In Australia I predict for 2018 that we will see tougher regulations and a focus on overall community education on drones. I would say we will see an introduction of compulsory drone registration for drones of a certain weight.
Gail Orenstein, UK
I see the industry continuing to move to smaller drones with more interchangeable lens and parts. We already see that with small interchangeable filters for the DJI. I think we are going to see more standard components used in drones, allowing you to assemble a drone from interchangeable consumer pieces. I am already doing that in the field with by Parrot BeBop 2.
From my experience in the field smaller, quieter and less ‘military looking’ UAV systems are the best way to go. Both when droning near a civilian population and near military operations.
Also of course I hope to see a big industry in aerial obstacle avoidance apps. In drone journalism you are forced to drone in complicated intricate spaces and you cannot always see wires and obstructions in the air, the intelligent drone apps will alert you and help you fly in more complicated environments where you cannot be so sure about your flight path. We have this technology already but it is not so sophisticated as to fly in bombed out buildings with downed lines and I could sure use a hand.
I am hoping more than predicting that we are going to start seeing more drone journalism coming from more independent sources, more local news agencies. I think drones will start probably start being more like smart phones, with every community able to post images on Instagram or Facebook.

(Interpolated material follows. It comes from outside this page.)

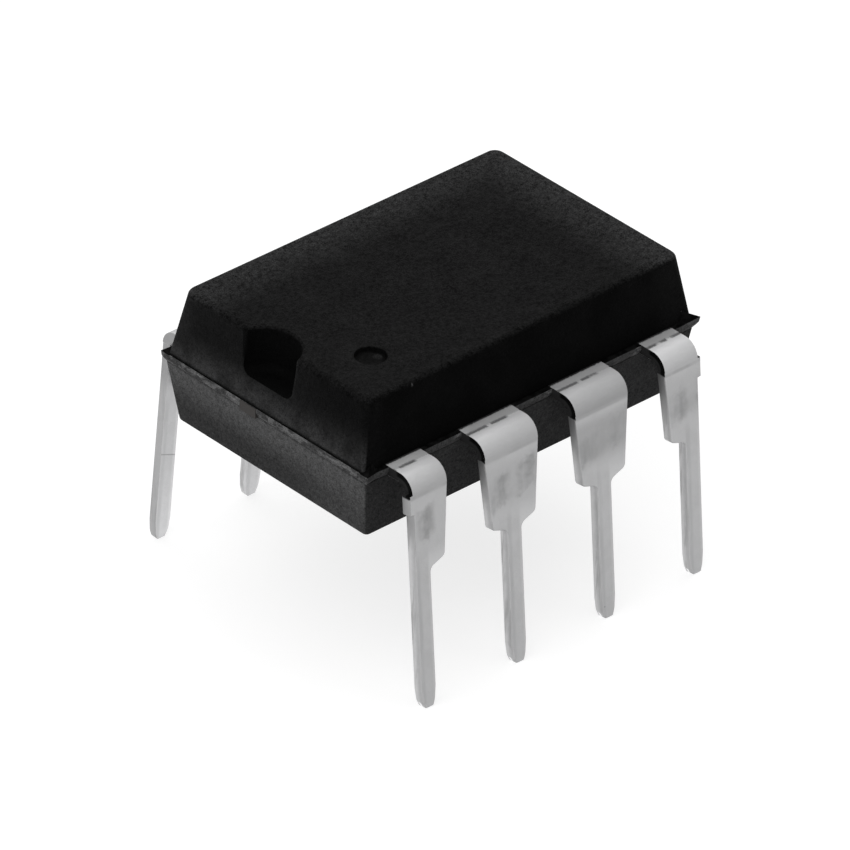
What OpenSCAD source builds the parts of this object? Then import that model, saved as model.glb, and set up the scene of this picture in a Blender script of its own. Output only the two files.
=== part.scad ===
// Eight-lead dual in-line integrated circuit package.
// A moulded resin body over a stamped and formed leadframe, with the die and its bond wires inside.
// Millimetres. X runs along the body with the notch at -X, lead 1 is at -X and -Y, Z = 0 is at the lead tips.

/* [Body] */
// Length of the body at the parting plane
body_length = 9.22; // [8.8:0.01:9.8]
// Width of the upper half at the parting plane
upper_width = 5.92; // [5.6:0.01:6.2]
// Width of the lower half at the parting plane
lower_width = 6.08; // [5.8:0.01:6.3]
// Height of the upper half, from the leadframe to the top face
upper_height = 1.56; // [1.3:0.01:1.8]
// Height of the lower half, from the underside to the leadframe
lower_height = 1.44; // [1.2:0.01:1.9]
// Mould draft of the two end faces, in degrees
end_draft = 8.5; // [4:0.5:12]
// Mould draft of the two long sides, in degrees
side_draft = 6.5; // [4:0.5:12]
// Radius of the edges round the top face
top_edge_radius = 0.12; // [0.06:0.01:0.2]
// Radius of the edges round the underside
foot_edge_radius = 0.08; // [0.04:0.01:0.1]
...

And the prices are going come way down. Given the risks of drone journalism I am always looking for the cheaper option as I have such such high risk factors and I always take more then one drone with me in the field.
Jennifer Pidgen, USA
Sundance Media Group
UAV as a Tool – While the “cool” factor will remain with this new technology on many levels, the WOW factor of how much time, energy, and financial savings will be its new focus within the drone industry. The question will be how to implement UAV as a Tool to increase efficiencies within one’s workflow.
Data, Data, Data – Coming from a marketing/finance background, it seems obvious that it’s about the data that drones are collecting, but this concept has been slow to catch on as innovators and new pilots learn the skill of flying. ULTIMATELY, it’s really about WHY are pilots flying. What is the purpose of the data? How can this data increase efficiencies or decrease risks and overall business costs? Can there be too much data? How do we store/tag/reuse the data?
Policies & Procedures Manuals – as organizations large and small look to implement UAV as a Tool within their processes, the importance of having an Operations, Policy, and Procedure manual will become imperative. This documentation details how drones will be implemented, specifically utilized (be it in-house or contracted out), and what the expected safety and risk mitigation steps are for the organization. An operations manual takes this idea one step further and details the step-by-step expectation of any drone project or flight. Operations, Policy, and Procedure manuals are an effective way of communicating with employees (or contractors) the organization’s expectations for the use of UAV as a Tool for efficient, safe, and maximum results.
Valentina Russo, Italy
Integration in IOT
Greater distribution of small drones since they’re becoming everyday more accessible to everyone
Development of drones that “do things” and not just “acquire data”
Jillian Switzer, USA
Investment in the drone industry will change in form. This means less venture capital and more institutionalized investments from Fortune 500s. And drone companies will serve enterprise needs today, instead of “innovating” for the future.
This is the year of drone operations at scale. As more and more use cases emerge for drone fleets, enterprises will adopt UAS programs with complex fleets supporting hundreds of drones at once.
In 2017, drones were adopted by law enforcement, firefighters, public safety officials, and other civic entities. This year, cities will respond with plans for smart infrastructure to foster growth in the drone industry and, ultimately, increased quality of life for residents.
In the United States the number of female Part 107 pilots continues to grow (according to FAA data). As of November 2017 our numbers have surpassed 3,000 which is 5% of the total number of Part 107 pilots. Let’s keep it going!
Thanks to Tulinda Larsen, CEO and Founder of Skylark Drone Research for providing the updated data.
The above chart shows the number of Part 107 pilots (Women/All) by age group.
Women around the world are doing exciting things in the UAS industry. By sharing information and stories we hope to inspire, educate and empower more of you to thrive in this growing sector of the world economy!